Women having affairs never make you use a condom.

I met Carol in a coffeeshop, where she was reading uncommonly cerebral things for a hot chick. I think I have a pavlovian response to coffeeshops, because I’ve done well in them with picking up chicks. And if I don’t, there’s still the sublime reward of coffee or tea. I’ve never been a mass cold-approach daygamer, although I admire them. Friendly chitchat about her work morphed to a tenuous connection between my girlfriend and similar work. We traded numbers. The four of us had dinner a bunch of times. Normal dinners. Like friends. Except it’s noticed that I like to be friends with the prettier girls… it’s true, but I deny it. Coincidence.

The easiest and most straightforward way to start an affair is to already have a girlfriend, wife, or partner. When you first meet the other woman, she knows you are taken (“taken”). You are not a serious threat, at first, but if you exude sexuality and sexual energy, you will not be a boring herbivore either. Red Pill Dad recently wrote about how, as a young man, he hid his dick and consistently failed to escalate. He had all the makings of a chad thundercock, except the ability to execute and the killer instinct most players have.
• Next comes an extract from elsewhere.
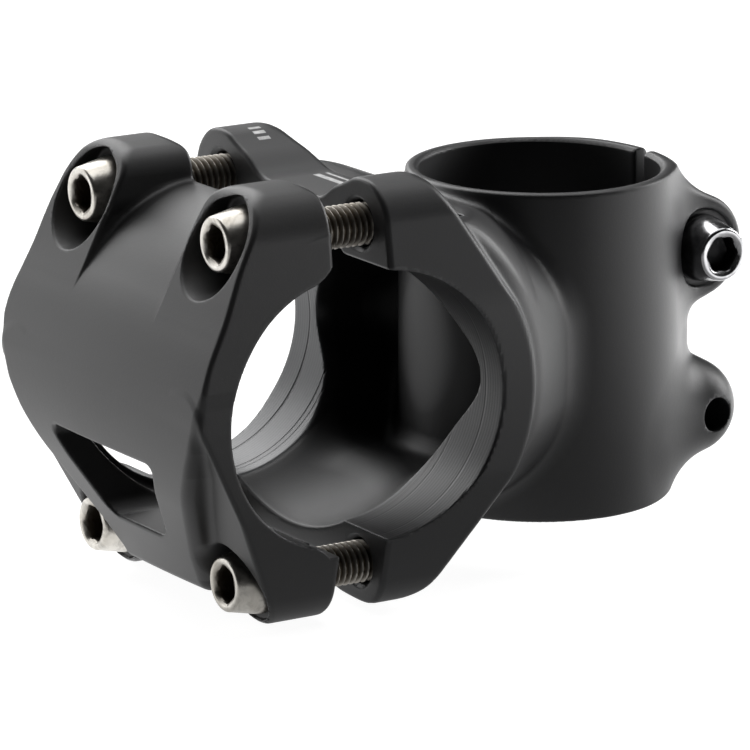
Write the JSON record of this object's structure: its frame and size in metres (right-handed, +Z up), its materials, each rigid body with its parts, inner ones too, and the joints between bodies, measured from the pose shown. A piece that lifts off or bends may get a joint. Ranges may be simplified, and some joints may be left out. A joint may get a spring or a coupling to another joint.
{
  "type": "handlebar stem",
  "caption": "Short bicycle handlebar stem: clamps a 31.8 mm bar with a four-bolt faceplate to a 28.6 mm steerer tube with two pinch bolts.",
  "frame": {"origin": "centre of the stem's footprint, at the level of its lowest ears, with the faceplate backed off as modelled; the steerer axis is at x 0, y +18.5 mm", "axes": "+Z up along the steerer axis, -Y towards the handlebar and the faceplate, X along the handlebar"},
  "size_m": [0.046, 0.0861, 0.0516],
  "materials": {
    "stem_body": "forged and machined alloy, fine-blasted satin black anodising, bar lands turned",
    "faceplate": "forged alloy, fine-blasted satin black anodising, edges slightly brighter",
    "faceplate_bolts": "plated steel, slightly oiled, tapered socket heads and rolled M5 threads",
    "steerer_bolts": "polished plated steel"
  },
  "bodies": {
    "stem_body": {"stem_body": "stem_body"},
    "faceplate": {"faceplate": "faceplate"},
    "faceplate_bolt_upper_left": {"faceplate_bolt_upper_left": "faceplate_bolts"},
    "faceplate_bolt_upper_right": {"faceplate_bolt_upper_right": "faceplate_bolts"},
    "faceplate_bolt_lower_left": {"faceplate_bolt_lower_left": "faceplate_bolts"},
    "faceplate_bolt_lower_right": {"faceplate_bolt_lower_right": "faceplate_bolts"},
    "steerer_bolt_upper": {"steerer_bolt_upper": "steerer_bolts"},
    "steerer_bolt_lower": {"steerer_bolt_lower": "steerer_bolts"}
  },
  "joints": [
    {"name": "faceplate_slide", "type": "slide", "parent": "stem_body", "child": "faceplate", "axis": [0, -1, 0], "range_m": [-0.0045, 0.0035]},
    {"name": "faceplate_bolt_upper_left_turn", "type": "hinge", "parent": "faceplate", "child": "faceplate_bolt_upper_left", "pos_m": [-0.015, -0.0308, 0.0453], "axis": [0, -1, 0], "range_deg": [-2026, 1576]},
    {"name": "faceplate_bolt_upper_right_turn", "type": "hinge", "parent": "faceplate", "child": "faceplate_bolt_upper_right", "pos_m": [0.015, -0.0308, 0.0453], "axis": [0, -1, 0], "range_deg": [-2026, 1576]},
    {"name": "faceplate_bolt_lower_left_turn", "type": "hinge", "parent": "faceplate", "child": "faceplate_bolt_lower_left", "pos_m": [-0.015, -0.0297, 0.0053], "axis": [0, -1, 0], "range_deg": [-2026, 1576]},
    {"name": "faceplate_bolt_lower_right_turn", "type": "hinge", "parent": "faceplate", "child": "faceplate_bolt_lower_right", "pos_m": [0.015, -0.0297, 0.0053], "axis": [0, -1, 0], "range_deg": [-2026, 1576]},
    {"name": "steerer_bolt_upper_turn", "type": "hinge", "parent": "stem_body", "child": "steerer_bolt_upper", "pos_m": [0.0076, 0.0367, 0.0344], "axis": [1, 0, 0], "range_deg": [-90, 720]},
    {"name": "steerer_bolt_lower_turn", "type": "hinge", "parent": "stem_body", "child": "steerer_bolt_lower", "pos_m": [-0.0076, 0.0367, 0.0145], "axis": [-1, 0, 0], "range_deg": [-90, 720]}
  ],
  "couplings": [
    {"joint": "faceplate_bolt_upper_left_turn", "follows": "faceplate_slide", "rad_per_m": 7854},
    {"joint": "faceplate_bolt_upper_right_turn", "follows": "faceplate_slide", "rad_per_m": 7854},
    {"joint": "faceplate_bolt_lower_left_turn", "follows": "faceplate_slide", "rad_per_m": 7854},
    {"joint": "faceplate_bolt_lower_right_turn", "follows": "faceplate_slide", "rad_per_m": 7854}
  ]
}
He wasn’t an herbivore grass-eater, I’d judge, but he made critical mistakes… and those mistakes explain why older guys have a decent shot with many hot young chicks, cause guys their own age lack edge and the ability to escalate into her p***y. I’m not going to write out how to exude sexuality, read the rest of the totality of The Red Quest if you wish to find answers. Sometimes, if you merely keep escalating, you will escalate a compliant but distant girl into bed. Many girls have bad game and make their own mistakes.

The woman knows that bringing around a new single man will make trouble with her man. She usually won’t do that, although if she has a “work husband” or something, she may be willing to consummate that relationship. But another couple… that is a safe, stable arrangement. In chemistry, nature prefers stable arrangements of elements and electrons. In human relationships, single people tend to gravitate together, as do people in relationships, as do people with kids, etc. Many single people in their 30s feel lonely because their friend group has escalated into another phase of life, while they’re still trying to get laid. The mechanics of their relationship change. Their friends’s apartments/houses are child proof, and their friends don’t have the energy. The best way to hang out with those friends is to bring over substantial dinner and don’t demand extensive energy expenditure, because people with kids don’t have it. They have other things, like a fundamentally meaningful life… but not the energy to relentlessly hit the bars. Even a seemingly committed player like Paul Janka can quit the game to pursue fundamental interests.